(begin)
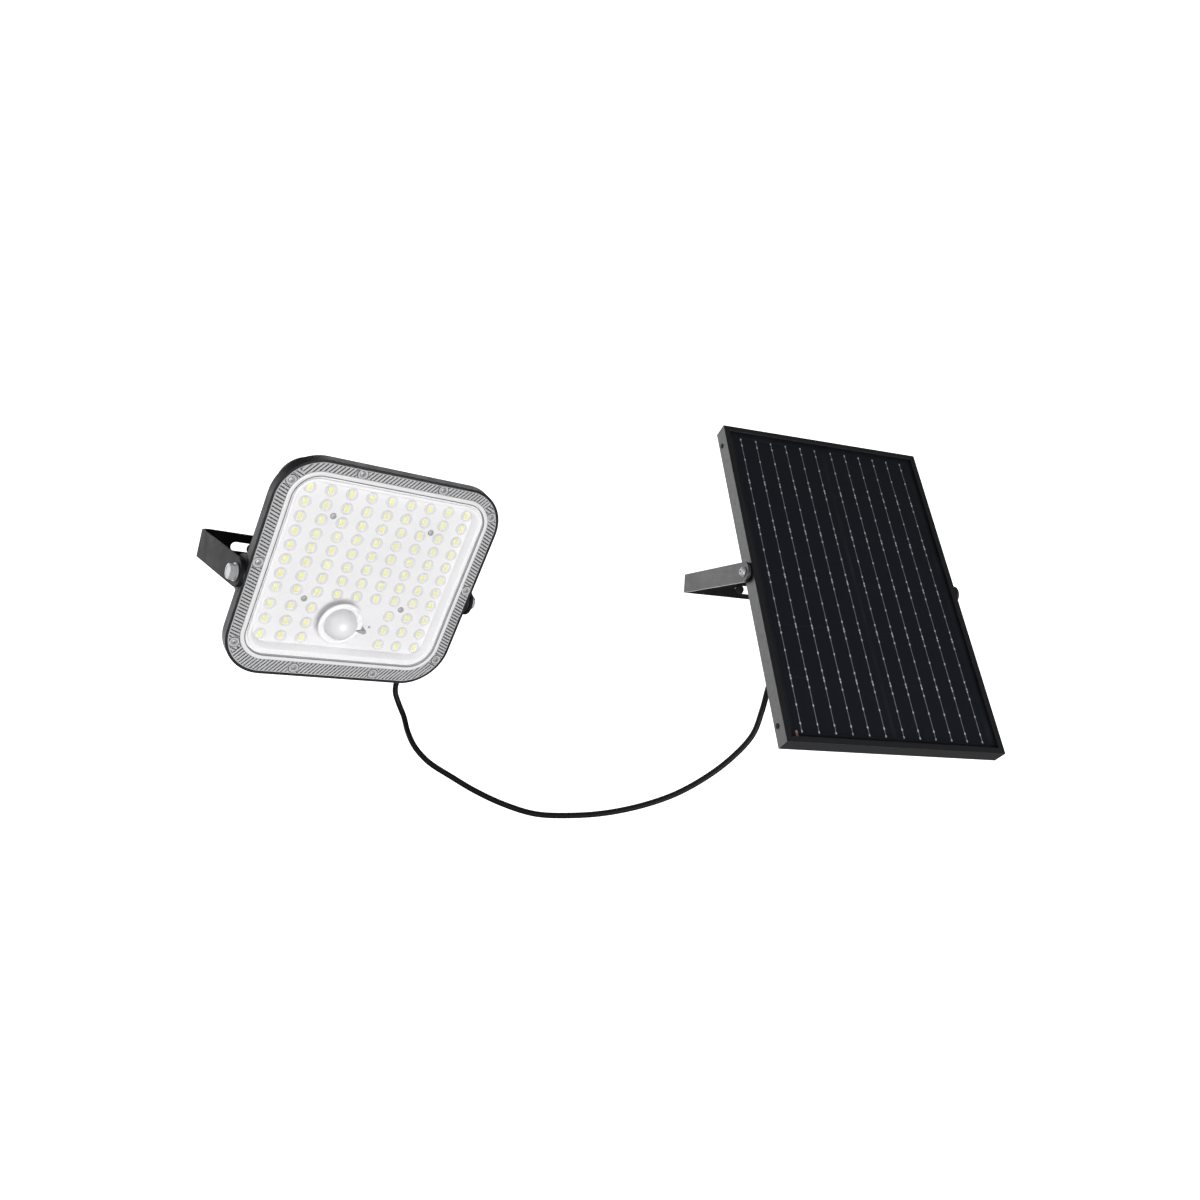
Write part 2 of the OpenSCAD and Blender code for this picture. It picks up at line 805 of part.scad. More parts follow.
module panel_bracket() {
    color("#6a6b6e") in_panel_bracket()
        bent_strip(panel_in_x, panel_arm, panel_strip, panel_bend_r, panel_bolt_r, panel_slot_x);
}

module panel_bracket_plugs() {
    color("#141415") in_panel_bracket() slot_plug(panel_plug_x, panel_arm);
}

// ---- Cable ----

function turn_x(p, a) =
    [p[0], p[1] * cos(a) - p[2] * sin(a), p[1] * sin(a) + p[2] * cos(a)];
function turn_z(p, a) =
    [p[0] * cos(a) - p[1] * sin(a), p[0] * sin(a) + p[1] * cos(a), p[2]];
function lamp_point(p) = lamp_pivot + turn_z(turn_x(p, lamp_tilt), lamp_yaw);
function panel_point(p) = panel_pivot + turn_x(p, -panel_tilt);
function unit(v) = v / norm(v);

// Rounds the corners of a route: a smooth curve through its points
function curve_at(a, b, c, d, t) =
    (2 * b + (c - a) * t + (2 * a - 5 * b + 4 * c - d) * t * t
        + (3 * b - a - 3 * c + d) * t * t * t) / 2;
function smooth(route, parts) = let (last = len(route) - 1) concat(
    [for (i = [0:last - 1], k = [0:parts - 1]) curve_at(
        route[max(i - 1, 0)], route[i], route[i + 1], route[min(i + 2, last)], k / parts)],
    [route[last]]);
function heading(route, i) = let (last = len(route) - 1)
    unit(route[min(i + 1, last)] - route[max(i - 1, 0)]);
function ring(centre, along, r, sides) =
    let (across = unit(cross(along, [0.31, 0.83, 0.46])), up = cross(across, along))
    [for (k = [0:sides - 1]) centre
        + r * (cos(360 * k / sides) * across + sin(360 * k / sides) * up)];

// One closed tube along a route; its ends are cut square to first_dir and last_dir
module tube(route, r, sides, first_dir, last_dir) {
    rings = len(route);
    points = [for (i = [0:rings - 1])
        each ring(route[i],
            i == 0 ? first_dir : i == rings - 1 ? last_dir : heading(route, i), r, sides)];
    walls = [for (i = [0:rings - 2], k = [0:sides - 1])
        let (n = (k + 1) % sides, a = i * sides, b = a + sides)
        each [[a + k, a + n, b + n], [a + k, b + n, b + k]]];
    caps = [[for (k = [sides - 1:-1:0]) k],
        [for (k = [0:sides - 1]) (rings - 1) * sides + k]];
    polyhedron(points = points, faces = concat(walls, caps));
}

// The whole line: 10 mm straight out of each strain relief, and the route between
cable_line = smooth(concat(
    [for (e = [0, 10]) lamp_point([gland_x, gland_y, gland_z - 28 - e])],
    hanging_route,
    [for (e = [10, 0]) panel_point([box_gland_x, box_gland_y, relief_end_z - e])]), 2);
cable_split = 2 * (sag_point + 2);

// The line's direction where it is cut; at its two ends it is the strain relief's axis
function cut_heading(i) = let (last = len(cable_line) - 1)
    unit(cable_line[min(i + 2, last)] - cable_line[max(i - 2, 0)]);

// Part of the cable between two of its line's points
module cable_part(first, last) {
    tube([for (i = [first:last]) cable_line[i]], cable_d / 2, 10,
        cut_heading(first), cut_heading(last));
}

module cable_lamp_side() {
    color("#18191a") cable_part(0, cable_split);
}

module cable_panel_side() {
    color("#18191a") cable_part(cable_split, len(cable_line) - 1);
}

// ---- Drawing ----

lamp_housing();
lamp_cover();
cover_gasket();
cover_screws();
reflector_frame();
led_board();
led_packages();
led_phosphors();
led_lenses();
board_screws();
sensor_collar();
sensor_dome();
motion_sensor();
sensor_board();
light_sensor();
status_lamp();
battery_cells();
battery_cradle();
cradle_screws();
controller_board();
controller_parts();
vent_plug();
lamp_gland();
lamp_gland_nut();
lamp_relief();
pivot_inserts();
friction_washers();
lamp_washers();
lamp_bolts();
lamp_bracket();
lamp_bracket_plugs();
rail_left();
rail_right();
rail_top();
rail_bottom();
corner_keys();
corner_screws();
panel_glass();
solar_cells();
cell_ribbons();
end_ribbons();
back_sheet();
frame_sealant();
junction_box();
junction_seal();
junction_lid();
lid_screws();
junction_diode();
junction_terminals();
junction_gland_nut();
junction_relief();
panel_spacers();
panel_washers();
panel_bolts();
panel_nuts();
panel_bracket();
panel_bracket_plugs();
cable_lamp_side();
cable_panel_side();
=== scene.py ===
import math
import bmesh
import bpy
from mathutils import Euler, Matrix, Vector


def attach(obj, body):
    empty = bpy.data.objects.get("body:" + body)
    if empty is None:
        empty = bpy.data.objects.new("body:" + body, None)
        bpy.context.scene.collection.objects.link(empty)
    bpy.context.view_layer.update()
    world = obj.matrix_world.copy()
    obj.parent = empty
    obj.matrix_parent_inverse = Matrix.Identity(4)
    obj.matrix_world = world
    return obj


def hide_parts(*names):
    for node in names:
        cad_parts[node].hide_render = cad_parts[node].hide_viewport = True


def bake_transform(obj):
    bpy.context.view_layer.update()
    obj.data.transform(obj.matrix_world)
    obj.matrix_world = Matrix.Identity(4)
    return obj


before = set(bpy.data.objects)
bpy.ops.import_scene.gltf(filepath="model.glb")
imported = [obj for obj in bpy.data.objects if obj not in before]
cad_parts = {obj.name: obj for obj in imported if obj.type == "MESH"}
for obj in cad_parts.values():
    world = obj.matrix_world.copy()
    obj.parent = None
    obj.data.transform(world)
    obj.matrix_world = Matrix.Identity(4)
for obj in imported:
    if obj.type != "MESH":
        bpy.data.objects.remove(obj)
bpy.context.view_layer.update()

MM = 0.001
RIGHT = Matrix.Rotation(math.radians(90), 4, "Y")
LEFT = Matrix.Rotation(math.radians(-90), 4, "Y")
FRONT = Matrix.Rotation(math.radians(90), 4, "X")
ROW = Matrix.Identity(4)


# ---- Local frames: X right, Y back, Z up, in millimetres from a pivot ----

def local_frame(pivot, tilt, turn=0.0):
    """The frame of a part at its pivot, tilted about X after a turn about Z, in degrees."""
    return (Matrix.Translation(Vector(pivot))
            @ Matrix.Rotation(math.radians(turn), 4, "Z")
            @ Matrix.Rotation(math.radians(tilt), 4, "X"))


LAMP_PIVOT = (-484, -64, -45)
PANEL_PIVOT = (0, -144, 0)
LAMP = local_frame(LAMP_PIVOT, 32, 19.5)
LAMP_BRACKET = local_frame(LAMP_PIVOT, 18.5, 19.5)
PANEL = local_frame(PANEL_PIVOT, -27)
PANEL_BRACKET = local_frame(PANEL_PIVOT, 0)

# Lamp sizes; a rounded rectangle is width, height, corner radius, height of its middle
FLANGE = (223, 212, 39.5, 13.5)
RIBBED = (203.4, 191, 28.7, 15.7)
PANE = (193, 180.6, 23.5, 15.7)
FLANGE_Y = -10
FLANGE_BACK_Y = FLANGE_Y + 2.6
PANE_BACK_Y = FLANGE_Y + 0.6
RIDGE_PITCH = 3.9
SIDE_PITCH = RIDGE_PITCH * 0.85
RIDGE_SLANT = 0.75
SIDE_SLANT = 0.4
RIDGE_RISE = 0.35
WINDOW_Y = -11.4
LED_Y = -2
LED_SPOTS = ([(c * 20, 91.5 - r * 14.3) for r in range(8) for c in range(-4, 5)]
             + [(c * 20, z) for z in (-25.6, -41.6, -57.6) for c in (-4, -3, -2, 2, 3, 4)])
BOARD_SCREWS = [(x, z) for x in (-50, 50) for z in (68, -17)]
COVER_SCREWS = [(s * x, z) for s in (-1, 1)
                for x, z in ((41, 115.3), (41, -86), (106.4, 17), (101.6, 97.8), (104.2, -64))]
DOME_SPOT = (-10.5, -35)
DOME_R = 15.9
COLLAR_R = 22
LIGHT_SPOT = (14, -39.5)
DOT_SPOT = (24, -39.5)
GLAND = (92, 22, -78)
LAMP_RELIEF_END = (GLAND[0], GLAND[1], GLAND[2] - 28)
LAMP_SEAT_X = 118.85
LAMP_PLUG = (65, 113)

# Panel sizes
PANEL_SEAT_X = 124.55
PANEL_PLUG = (56, 144)
PANEL_MID = -3
CELL_PITCH = 57
CELLS_LOW = PANEL_MID - 3 * CELL_PITCH
CELLS_HIGH = PANEL_MID + 3 * CELL_PITCH
RIBBON_Y = -6
BOX_GLAND = (-70, 4.4, 1)
PANEL_RELIEF_END = (-70, 4.4, -36)


# ---- Meshes ----

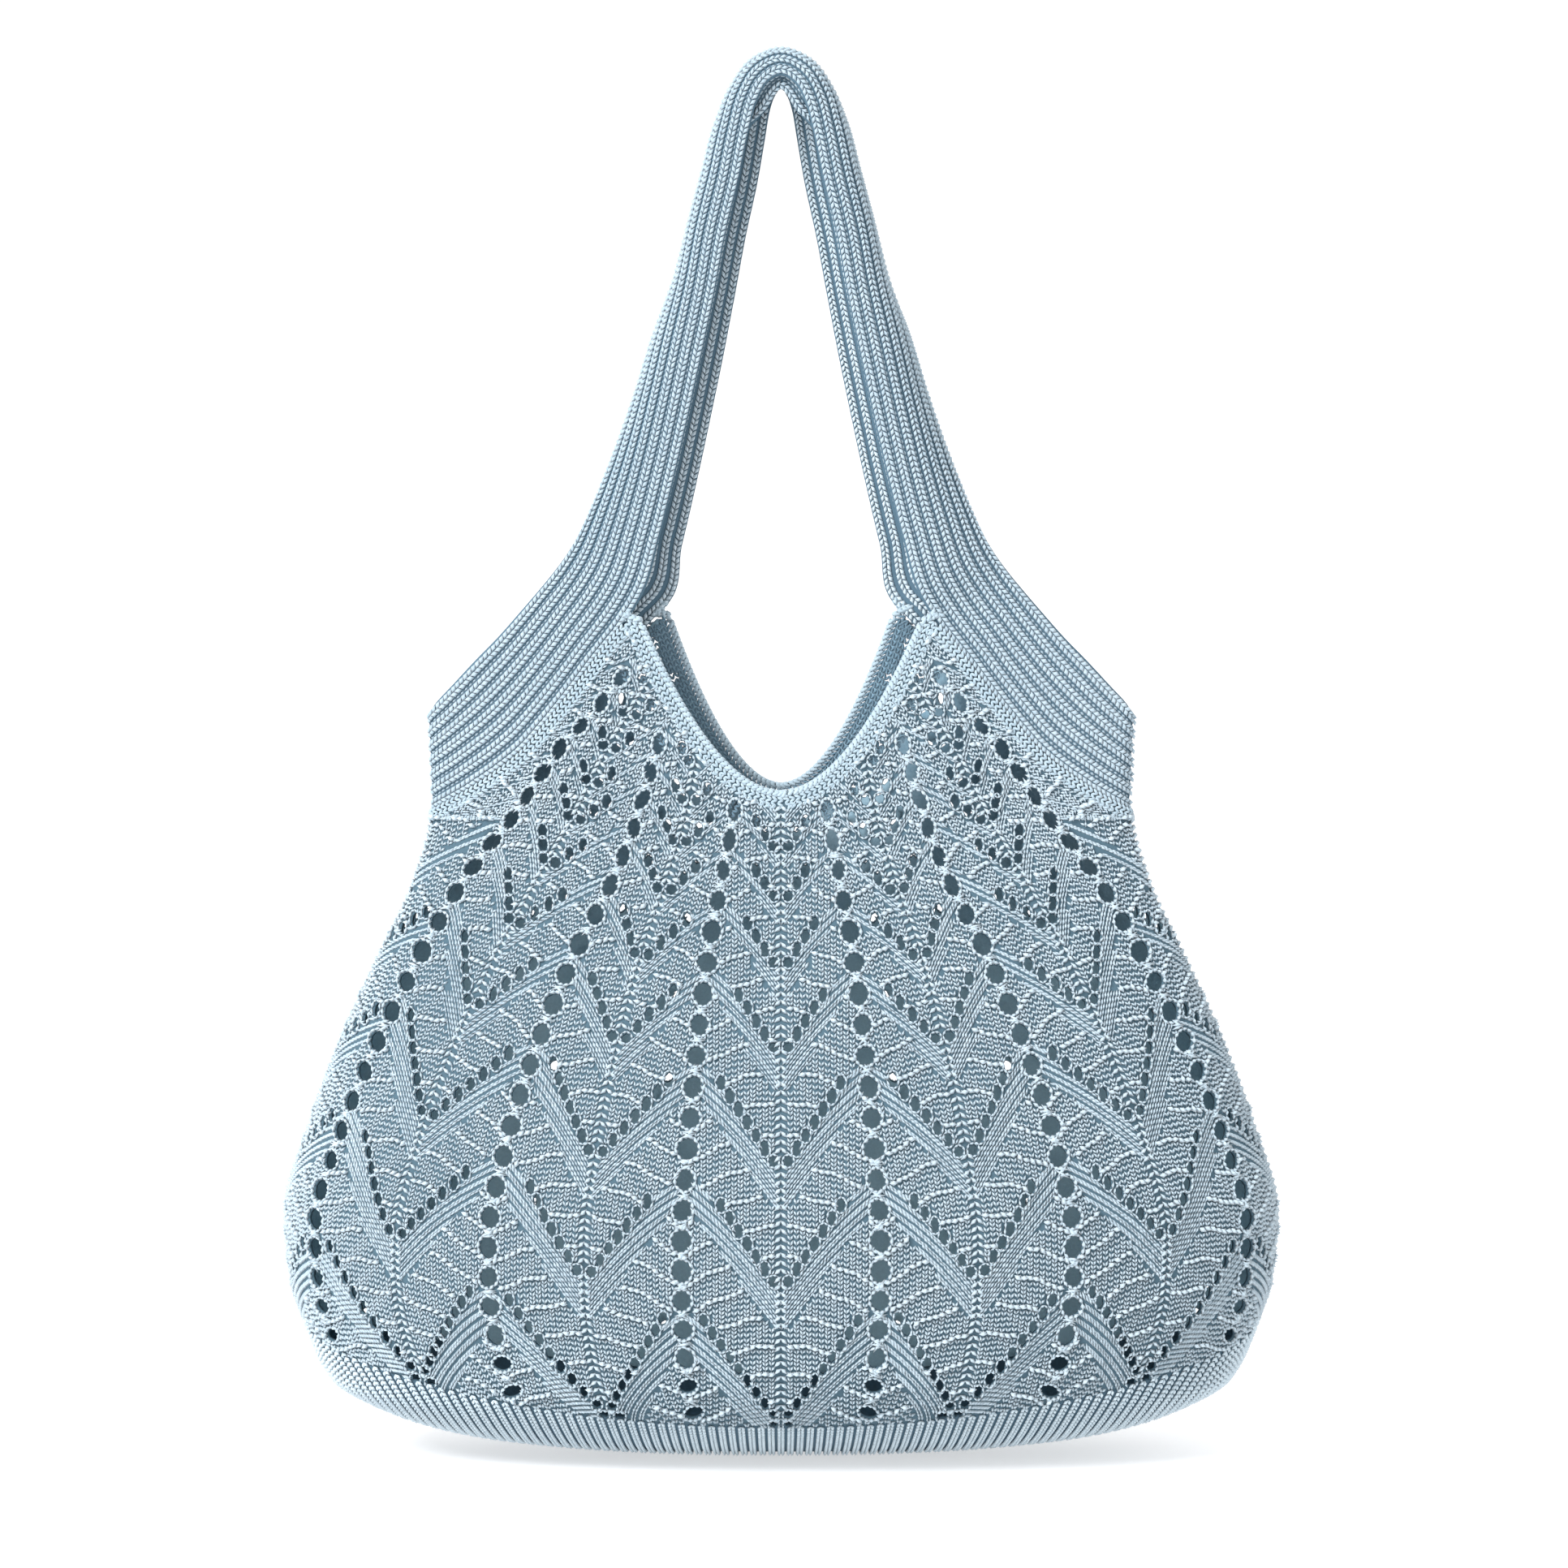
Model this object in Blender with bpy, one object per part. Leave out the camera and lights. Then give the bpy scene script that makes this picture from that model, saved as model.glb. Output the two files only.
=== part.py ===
"""Crochet shoulder bag: two lace panels, a ribbed base, two neck edges and one ribbed strap band.

The bag hangs from its strap. The origin is under the back handle, where it hangs, and +Z is up.
The front faces -Y and +X is to the right. Heights are given as drops below the origin.
"""

import functools
import math

import bmesh
import bpy
import numpy as np

# Overall sizes, in metres
BAG_WIDTH = 0.399
BAG_DEPTH = 0.140
BAG_DROP = 0.5555
SECTION_ROUNDNESS = 2.3

# Walls, cords and clearance
LACE_WALL = 0.0025
BASE_WALL = 0.0030
BAND_WALL = 0.0030
EDGE_THICKNESS = 0.0036
GAP = 0.0003
BAND_GAP = 0.0009

# Where the lace meets the base: lowest at the centre, higher at the sides
BASE_SEAM_DROP = 0.9658 * BAG_DROP
BASE_SEAM_RISE = 0.0684 * BAG_DROP
BASE_SEAM_CURVE = 2.2

# Neckline of each panel, and the side fold where the band turns
NECK_LOW_DROP = 0.522 * BAG_DROP
NECK_HIGH_DROP = 0.397 * BAG_DROP
NECK_HALF_FRONT = 0.0580
NECK_HALF_BACK = 0.0470
NECK_CURVE = 1.95
NECK_CORNER = 0.0030
SIDE_LOW_DROP = 0.536 * BAG_DROP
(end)
▶ EXERCISE BRIEF: Give back, exactly as written, each line from the one that contains "its line's points" through the one that contains "before = set(bpy.data.objects)".

▶ FINISHED EXERCISE:
// Part of the cable between two of its line's points
module cable_part(first, last) {
    tube([for (i = [first:last]) cable_line[i]], cable_d / 2, 10,
        cut_heading(first), cut_heading(last));
}

module cable_lamp_side() {
    color("#18191a") cable_part(0, cable_split);
}

module cable_panel_side() {
    color("#18191a") cable_part(cable_split, len(cable_line) - 1);
}

// ---- Drawing ----

lamp_housing();
lamp_cover();
cover_gasket();
cover_screws();
reflector_frame();
led_board();
led_packages();
led_phosphors();
led_lenses();
board_screws();
sensor_collar();
sensor_dome();
motion_sensor();
sensor_board();
light_sensor();
status_lamp();
battery_cells();
battery_cradle();
cradle_screws();
controller_board();
controller_parts();
vent_plug();
lamp_gland();
lamp_gland_nut();
lamp_relief();
pivot_inserts();
friction_washers();
lamp_washers();
lamp_bolts();
lamp_bracket();
lamp_bracket_plugs();
rail_left();
rail_right();
rail_top();
rail_bottom();
corner_keys();
corner_screws();
panel_glass();
solar_cells();
cell_ribbons();
end_ribbons();
back_sheet();
frame_sealant();
junction_box();
junction_seal();
junction_lid();
lid_screws();
junction_diode();
junction_terminals();
junction_gland_nut();
junction_relief();
panel_spacers();
panel_washers();
panel_bolts();
panel_nuts();
panel_bracket();
panel_bracket_plugs();
cable_lamp_side();
cable_panel_side();
=== scene.py ===
import math
import bmesh
import bpy
from mathutils import Euler, Matrix, Vector


def attach(obj, body):
    empty = bpy.data.objects.get("body:" + body)
    if empty is None:
        empty = bpy.data.objects.new("body:" + body, None)
        bpy.context.scene.collection.objects.link(empty)
    bpy.context.view_layer.update()
    world = obj.matrix_world.copy()
    obj.parent = empty
    obj.matrix_parent_inverse = Matrix.Identity(4)
    obj.matrix_world = world
    return obj


def hide_parts(*names):
    for node in names:
        cad_parts[node].hide_render = cad_parts[node].hide_viewport = True


def bake_transform(obj):
    bpy.context.view_layer.update()
    obj.data.transform(obj.matrix_world)
    obj.matrix_world = Matrix.Identity(4)
    return obj


before = set(bpy.data.objects)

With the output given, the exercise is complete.